## Start

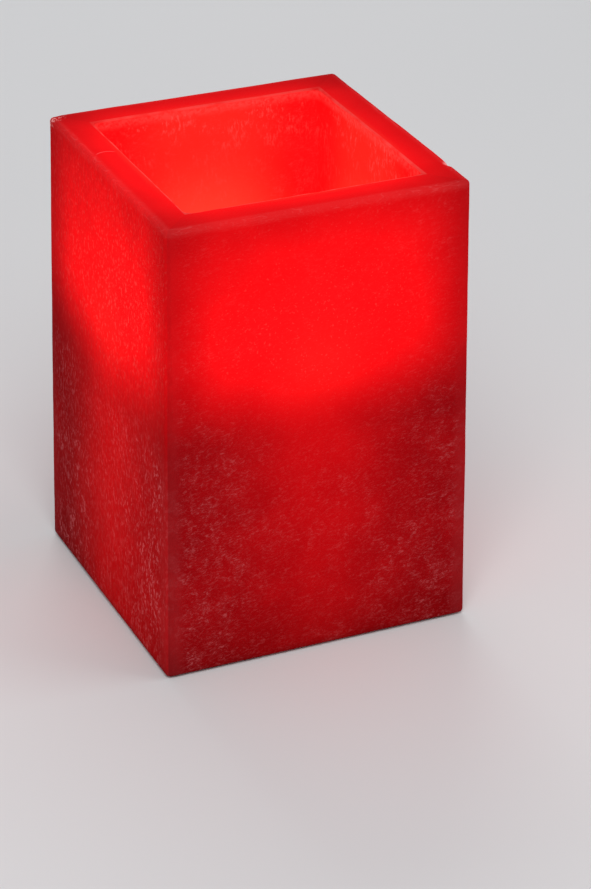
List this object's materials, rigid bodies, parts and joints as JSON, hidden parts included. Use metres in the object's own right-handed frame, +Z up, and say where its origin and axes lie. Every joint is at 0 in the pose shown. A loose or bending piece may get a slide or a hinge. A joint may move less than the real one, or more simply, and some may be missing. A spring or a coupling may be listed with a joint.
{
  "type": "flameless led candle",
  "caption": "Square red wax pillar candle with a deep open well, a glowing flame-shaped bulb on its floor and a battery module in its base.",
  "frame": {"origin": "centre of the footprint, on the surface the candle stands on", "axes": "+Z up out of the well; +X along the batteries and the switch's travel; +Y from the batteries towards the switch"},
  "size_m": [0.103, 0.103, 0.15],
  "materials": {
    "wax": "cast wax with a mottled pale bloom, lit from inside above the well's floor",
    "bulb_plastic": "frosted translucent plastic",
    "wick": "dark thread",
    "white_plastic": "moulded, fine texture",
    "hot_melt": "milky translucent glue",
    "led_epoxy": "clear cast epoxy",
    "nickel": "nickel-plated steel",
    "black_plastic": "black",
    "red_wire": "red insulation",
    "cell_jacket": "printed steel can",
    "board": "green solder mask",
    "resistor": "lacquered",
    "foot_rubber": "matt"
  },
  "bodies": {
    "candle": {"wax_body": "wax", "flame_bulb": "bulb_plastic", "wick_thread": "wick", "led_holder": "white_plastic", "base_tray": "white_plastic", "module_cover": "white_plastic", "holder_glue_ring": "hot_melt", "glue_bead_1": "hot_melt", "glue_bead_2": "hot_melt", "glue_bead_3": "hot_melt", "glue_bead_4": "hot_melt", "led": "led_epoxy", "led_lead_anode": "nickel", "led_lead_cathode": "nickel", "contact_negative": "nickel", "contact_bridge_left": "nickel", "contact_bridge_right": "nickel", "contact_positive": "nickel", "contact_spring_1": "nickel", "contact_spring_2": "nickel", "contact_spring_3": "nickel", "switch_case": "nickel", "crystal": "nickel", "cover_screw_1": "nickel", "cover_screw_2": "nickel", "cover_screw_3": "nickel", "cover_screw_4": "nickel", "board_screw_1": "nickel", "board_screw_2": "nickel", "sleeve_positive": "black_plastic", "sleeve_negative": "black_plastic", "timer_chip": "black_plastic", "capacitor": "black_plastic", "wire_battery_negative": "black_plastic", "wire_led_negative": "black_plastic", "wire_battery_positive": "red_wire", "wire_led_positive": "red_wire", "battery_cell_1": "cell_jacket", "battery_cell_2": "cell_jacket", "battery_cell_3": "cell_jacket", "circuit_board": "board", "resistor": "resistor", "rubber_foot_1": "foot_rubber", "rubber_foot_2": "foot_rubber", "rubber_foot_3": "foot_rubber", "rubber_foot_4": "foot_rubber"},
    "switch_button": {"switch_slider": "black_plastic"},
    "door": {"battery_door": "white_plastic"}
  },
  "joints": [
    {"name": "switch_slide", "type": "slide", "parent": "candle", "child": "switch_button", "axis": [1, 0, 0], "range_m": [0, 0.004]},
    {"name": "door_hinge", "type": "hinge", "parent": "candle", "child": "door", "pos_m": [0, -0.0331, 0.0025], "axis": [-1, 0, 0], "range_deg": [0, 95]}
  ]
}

## End

Copy out the data shown above without altering anything.

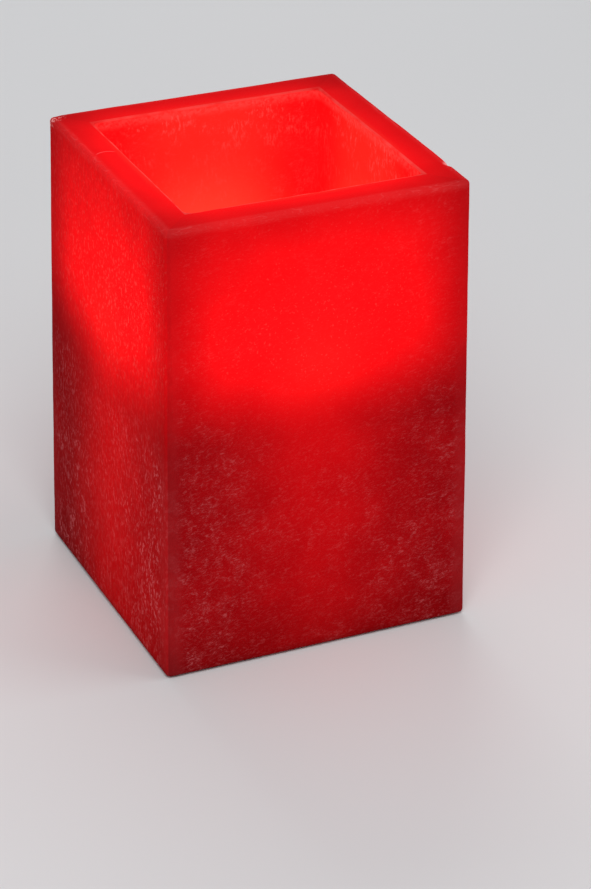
List this object's materials, rigid bodies, parts and joints as JSON, hidden parts included. Use metres in the object's own right-handed frame, +Z up, and say where its origin and axes lie. Every joint is at 0 in the pose shown. A loose or bending piece may get a slide or a hinge. A joint may move less than the real one, or more simply, and some may be missing. A spring or a coupling may be listed with a joint.
{
  "type": "flameless led candle",
  "caption": "Square red wax pillar candle with a deep open well, a glowing flame-shaped bulb on its floor and a battery module in its base.",
  "frame": {"origin": "centre of the footprint, on the surface the candle stands on", "axes": "+Z up out of the well; +X along the batteries and the switch's travel; +Y from the batteries towards the switch"},
  "size_m": [0.103, 0.103, 0.15],
  "materials": {
    "wax": "cast wax with a mottled pale bloom, lit from inside above the well's floor",
    "bulb_plastic": "frosted translucent plastic",
    "wick": "dark thread",
    "white_plastic": "moulded, fine texture",
    "hot_melt": "milky translucent glue",
    "led_epoxy": "clear cast epoxy",
    "nickel": "nickel-plated steel",
    "black_plastic": "black",
    "red_wire": "red insulation",
    "cell_jacket": "printed steel can",
    "board": "green solder mask",
    "resistor": "lacquered",
    "foot_rubber": "matt"
  },
  "bodies": {
    "candle": {"wax_body": "wax", "flame_bulb": "bulb_plastic", "wick_thread": "wick", "led_holder": "white_plastic", "base_tray": "white_plastic", "module_cover": "white_plastic", "holder_glue_ring": "hot_melt", "glue_bead_1": "hot_melt", "glue_bead_2": "hot_melt", "glue_bead_3": "hot_melt", "glue_bead_4": "hot_melt", "led": "led_epoxy", "led_lead_anode": "nickel", "led_lead_cathode": "nickel", "contact_negative": "nickel", "contact_bridge_left": "nickel", "contact_bridge_right": "nickel", "contact_positive": "nickel", "contact_spring_1": "nickel", "contact_spring_2": "nickel", "contact_spring_3": "nickel", "switch_case": "nickel", "crystal": "nickel", "cover_screw_1": "nickel", "cover_screw_2": "nickel", "cover_screw_3": "nickel", "cover_screw_4": "nickel", "board_screw_1": "nickel", "board_screw_2": "nickel", "sleeve_positive": "black_plastic", "sleeve_negative": "black_plastic", "timer_chip": "black_plastic", "capacitor": "black_plastic", "wire_battery_negative": "black_plastic", "wire_led_negative": "black_plastic", "wire_battery_positive": "red_wire", "wire_led_positive": "red_wire", "battery_cell_1": "cell_jacket", "battery_cell_2": "cell_jacket", "battery_cell_3": "cell_jacket", "circuit_board": "board", "resistor": "resistor", "rubber_foot_1": "foot_rubber", "rubber_foot_2": "foot_rubber", "rubber_foot_3": "foot_rubber", "rubber_foot_4": "foot_rubber"},
    "switch_button": {"switch_slider": "black_plastic"},
    "door": {"battery_door": "white_plastic"}
  },
  "joints": [
    {"name": "switch_slide", "type": "slide", "parent": "candle", "child": "switch_button", "axis": [1, 0, 0], "range_m": [0, 0.004]},
    {"name": "door_hinge", "type": "hinge", "parent": "candle", "child": "door", "pos_m": [0, -0.0331, 0.0025], "axis": [-1, 0, 0], "range_deg": [0, 95]}
  ]
}